Fluoride Action Network

Fluoride Fantasy

Source: Santa Barbara News Press | February 2nd, 2001 | Editorial

“Smile in Style” is what the county health department calls its program to promote dental health among school children. Through this program, part of a statewide effort, kids are educated about dental hygiene and the proper way to brush and floss.

To that extent, it’s a terrific idea — learning how to take care of your teeth when you’re young can prevent all manner of problems later on.

Unfortunately, the program doesn’t stop there. “Smile in Style” also makes dietary fluoride supplements available to children in Santa Barbara and Carpinteria, areas whose water supply does not contain what the health department defines as the “optimal fluoride concentration.”

In a nod to individual rights and personal choice, the county asks for parental consent before giving any children the fluoride supplements. Nonetheless, there remains a problem. A true choice can be made only when adequate information is available, and in the case of “Smiles in Style,” the only information provided to parents is pro-fluoride propaganda.

In a recent commentary in the News-Press, two county health officials addressed the fluoride issue. “Fluoride supplement programs,” they wrote, “have been shown to be effective in preventing dental caries. When taken systematically through the water or with tablets, fluoride strengthens the enamel of the tooth … The safety and effectiveness of fluoride is well documented ….”

With all due respect, we must take issue.

Take a look at the tube of toothpaste in your home medicine cabinet. If it contains fluoride — and chances are it does — it’s emblazoned with a health warning. Required by the Food and Drug Administration since 1997, the warning cautions that children between the ages of 2 and 6 should be allowed to use only a pea-sized amount of toothpaste and that their brushing should be supervised to minimize swallowing.

The warning also advises parents to keep fluoride toothpaste out of the reach of children under 6, and it concludes with the chilling suggestion: “In case of accidental ingestion … contact a Poison Control Center immediately.”

Fluoride is, in fact, highly toxic in large doses. Indeed, it used to be sold as a rat poison.

Ever since the 1950s, we have been told that our water systems should be fluoridated to prevent cavities. The fluoridation movement swept the country, and those who opposed it were derided as conspiracy buffs and right-wing nuts.

In recent years, however, a growing body of research has raised serious questions about long-term fluoride use, indicating it may cause health problems such as cancer, mental impairment, brittle bones and fluorosis — a splotching of the teeth due to weak enamel.

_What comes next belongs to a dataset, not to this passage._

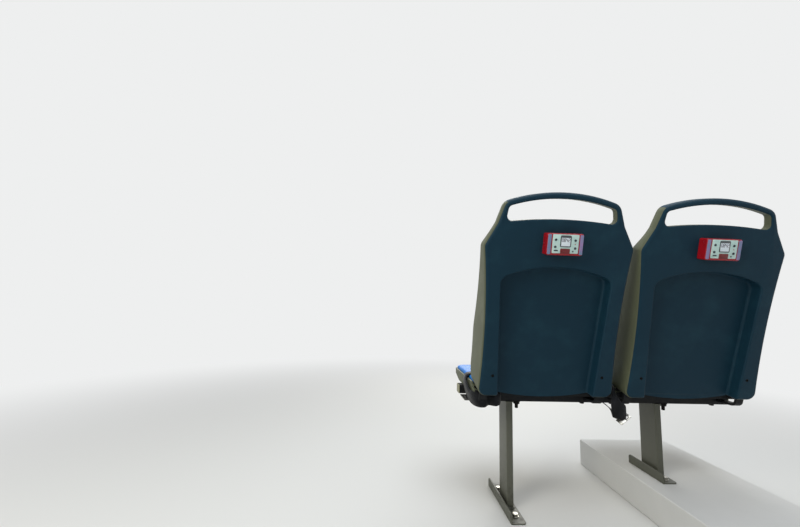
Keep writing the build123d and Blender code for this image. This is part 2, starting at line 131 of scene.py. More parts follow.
@dataclass(frozen=True)
class Finish:
    """One finish: a colour that gives way to a worn one in patches, over a fine relief."""

    name: str
    colour: str
    worn: str
    roughness: float = 0.5
    worn_roughness: float = 0.42
    metallic: float = 0.0
    patch: float = 60 * MM
    patch_start: float = 0.5
    patch_end: float = 0.75
    patch_detail: float = 5.0
    patch_roughness: float = 0.6
    grain: float = 1.3 * MM
    depth: float = 0.08 * MM
    gloss: float = 0.5

    def even_values(self) -> dict[str, float]:
        """Return the shader's values that are the same all over the surface."""
        return {"Metallic": self.metallic, "Specular IOR Level": self.gloss}

    def wear(self, tree: bpy.types.NodeTree, place: bpy.types.NodeSocket) -> bpy.types.NodeSocket:
        """Return how worn the surface is, from 0 to 1, in soft patches.

        Args:
            tree: the material's nodes.
            place: coordinates in metres.

        Returns:
            The output that holds it.
        """
        cloud = add_node(tree, "ShaderNodeTexNoise", None, {
            "Vector": place, "Scale": 1 / self.patch, "Detail": self.patch_detail,
            "Roughness": self.patch_roughness})
        level = add_node(tree, "ShaderNodeMapRange", None, {
            "Value": cloud.outputs["Fac"], "From Min": self.patch_start, "From Max": self.patch_end})
        return level.outputs["Result"]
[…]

Research also suggests that fluoride is not the cavity-fighter it has been touted to be. Yes, cavity rates have declined in the United States. But they have declined just as much in Western Europe, which is almost completely unfluoridated.

One result of all this new knowledge is that opposition to fluoridation has become much more mainstream. For instance, the labor union that represents professionals at the federal Environmental Protection Agency has demanded that workers at EPA headquarters be provided with unfluoridated bottled water. Among other things, the union cites “the lack of benefit to dental health” and the “chronic toxic hazards of gene mutations, cancer, reproductive effects, neurotoxicity, bone pathology and dental fluorosis.”

For its part, California remains one of the least fluoridated states in the union, and attempts to change that generally provoke vociferous citizen opposition. Two years ago, Santa Cruz voters passed a ballot measure prohibiting fluoride, and a citizens group in Los Angeles has filed a lawsuit to halt fluoridation there.

Last year Santa Barbara officials did the right thing by defying state regulations and voting against fluoridation. Such efforts should be extended across Santa Barbara County and California as a whole.

If some people think it makes sense to add a potentially toxic compound to their drinking water, that’s their business. But the idea that we should be contaminating water, soil, the oceans, and exposing wildlife and people involuntarily to this chemical, simply has no place in the 21st century.